Corinna Scheurle (Lucienne) maîtrise non seulement la barre de danse
verticale mais aussi son mezzo profond et tendre, tandis que Mirjam Mesak
(Juliette) tire de son soprano rond de riches nuances dans le medium-haut.
Manuel Günther prête son ténor charpenté aux deux rôles de Gaston (danseur)
et Victorin (metteur en scène), et son collègue Dean Power le sien –au
timbre encore plus clair– aux interventions du Comte Albert.
Andrzej
Filończyk incarne Frank et Fritz avec un jeu quelque peu théâtral qui se
trouve dans son juste élément pour l’autre « tube » de l’opéra, Mein Sehnen,
mein Wähnen (Mon désir, mon délire). Ses moyens vocaux y gagnent en corps et
en brillance mais le très jeune baryton polonais aura toutefois l’occasion
d’encore les affiner (comme sa projection).
L’ovation debout après
rideau final est toutefois destinée à trois artistes : Marlis Petersen,
Jonas Kaufmann et Kirill Petrenko. Ayant ravi le public munichois cet été
dans le rôle-titre de Salomé (par Warlikowski), Petersen est reçue à la
hauteur des attentes et du double rôle de Marietta et l’apparition de Marie,
individualisant cette dernière par un ton de deuil légèrement spectral. Sa
Marietta vit une multitude d’états émotionnels : de la danseuse enjouée à
l’émancipée sensuelle, puis l’irritation et l’insinuation à la limite d’une
vengeresse opératique, avant de reprendre son ton jovial, calme et aimable
pour la "fin heureuse" (dans l’œuvre, l’assassinat se révèle n’être qu’un
rêve).
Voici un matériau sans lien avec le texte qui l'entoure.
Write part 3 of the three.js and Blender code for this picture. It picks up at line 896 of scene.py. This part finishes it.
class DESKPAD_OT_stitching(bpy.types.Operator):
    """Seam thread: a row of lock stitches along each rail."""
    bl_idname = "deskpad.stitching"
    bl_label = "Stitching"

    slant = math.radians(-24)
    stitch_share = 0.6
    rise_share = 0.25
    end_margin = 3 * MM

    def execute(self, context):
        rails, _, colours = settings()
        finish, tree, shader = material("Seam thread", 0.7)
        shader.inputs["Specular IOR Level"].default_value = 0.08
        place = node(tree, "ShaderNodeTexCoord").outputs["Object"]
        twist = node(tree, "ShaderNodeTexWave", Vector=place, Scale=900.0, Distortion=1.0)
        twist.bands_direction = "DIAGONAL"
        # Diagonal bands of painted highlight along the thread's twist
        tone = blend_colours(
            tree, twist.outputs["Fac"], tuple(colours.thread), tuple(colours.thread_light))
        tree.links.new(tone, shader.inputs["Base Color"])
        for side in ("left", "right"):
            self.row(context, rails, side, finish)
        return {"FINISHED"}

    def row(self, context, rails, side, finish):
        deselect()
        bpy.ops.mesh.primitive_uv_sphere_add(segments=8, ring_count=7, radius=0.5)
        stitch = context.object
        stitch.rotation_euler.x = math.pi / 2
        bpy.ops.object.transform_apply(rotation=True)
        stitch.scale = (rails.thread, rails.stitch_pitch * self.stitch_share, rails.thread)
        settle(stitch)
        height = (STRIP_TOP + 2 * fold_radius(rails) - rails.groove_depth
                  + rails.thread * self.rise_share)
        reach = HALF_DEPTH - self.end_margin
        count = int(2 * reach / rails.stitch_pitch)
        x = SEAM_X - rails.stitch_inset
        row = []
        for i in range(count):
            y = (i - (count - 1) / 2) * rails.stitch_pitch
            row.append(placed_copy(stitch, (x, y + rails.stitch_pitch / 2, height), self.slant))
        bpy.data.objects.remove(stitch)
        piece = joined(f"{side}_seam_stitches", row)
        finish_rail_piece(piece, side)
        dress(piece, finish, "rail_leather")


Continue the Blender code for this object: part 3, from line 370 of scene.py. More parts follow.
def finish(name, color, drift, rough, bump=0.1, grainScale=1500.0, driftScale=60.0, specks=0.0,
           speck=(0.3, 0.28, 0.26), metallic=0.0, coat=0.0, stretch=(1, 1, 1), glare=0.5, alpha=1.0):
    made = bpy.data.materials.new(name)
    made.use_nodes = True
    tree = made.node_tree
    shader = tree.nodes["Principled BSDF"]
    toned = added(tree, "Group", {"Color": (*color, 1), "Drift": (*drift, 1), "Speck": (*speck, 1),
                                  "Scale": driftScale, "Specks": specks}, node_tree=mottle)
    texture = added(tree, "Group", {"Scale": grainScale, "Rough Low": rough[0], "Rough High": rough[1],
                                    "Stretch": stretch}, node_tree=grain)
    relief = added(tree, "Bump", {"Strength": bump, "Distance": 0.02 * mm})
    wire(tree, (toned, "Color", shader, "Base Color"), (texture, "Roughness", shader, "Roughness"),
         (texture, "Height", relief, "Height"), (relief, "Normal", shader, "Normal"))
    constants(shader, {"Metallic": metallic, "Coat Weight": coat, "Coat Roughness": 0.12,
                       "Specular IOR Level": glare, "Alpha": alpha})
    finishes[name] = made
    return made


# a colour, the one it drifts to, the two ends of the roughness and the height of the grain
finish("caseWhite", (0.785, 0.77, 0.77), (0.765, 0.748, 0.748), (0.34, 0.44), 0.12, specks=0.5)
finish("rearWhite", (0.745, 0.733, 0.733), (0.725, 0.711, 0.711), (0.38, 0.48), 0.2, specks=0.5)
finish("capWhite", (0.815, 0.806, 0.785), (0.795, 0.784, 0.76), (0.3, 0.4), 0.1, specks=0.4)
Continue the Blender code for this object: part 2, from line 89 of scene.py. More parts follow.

Elle maîtrise autant le jeu vif et naturel que son soprano charpenté,
rond et carillonnant, qui lui permet des phrases denses et intenses à
travers les registres, sans compromettre l’aspect théâtral (et d'un bel
canto non démonstratif).
D’emblée nerveux et agité (comme le demande
le livret), le Paul de Kaufmann chante tout d’abord avec un ton brusque et
dur qui laisserait désirer plus de brillance et de nuances. Cet aboiement
initial se révèle cependant être son mécanisme de défense et s’effondre à un
moment précis : lorsque Paul affronte ses projections psychologiques. Le
ténor barytonnant de Kaufmann trouve également sa meilleure projection
vocale et son assise, son équilibre et sa densité, ainsi que sa tendresse et
son éventail de nuances et de couleurs. Si jamais son chant (par contraste
dramatique) joue sur la colère ou semble perdre en richesse de timbre et en
brillance romantique, Kaufmann se montre à tout moment capable de reprendre,
voire d’améliorer la maîtrise de sa douceur caractéristique, surtout vers
les aigus : la reprise de Glück, das mir verblieb dans un tempo
douloureusement lent, conclut non seulement la représentation, mais aussi
les passions et l’épuisement mental et corporel d’un caractère vieillissant.
Les chœurs de la maison (préparés par Stellario Fagone) font preuve
d’une grande variété sonore : les enfants avec un chant clair (presque comme
d’une seule voix), les hommes avec une puissance fatidique, et la phalange
dans son ensemble (femmes comprises), tantôt susurrant (comme venant de
nulle part), tantôt religieux ou d’une gravité fatale. Kirill Petrenko,
dirigeant le Bayerisches Staatsorchester, ne craint pas les sonorités
étendues rappelant la musique de film (à laquelle est souvent réduit
Korngold, parce qu’il travailla ensuite à Hollywood), ni les aspects
comiques et la verve dansante de la partition. Le chef ne néglige toutefois
pas non plus l’avant-gardisme de l’écriture orchestrale, employée au mieux
pour illustrer le drame, et surtout pas la violence qui réside dans la
musique : les coups lancinants de la maladie (de Marie) et du drame
domestique, qui complètent la discrétion relative de Simon Stone.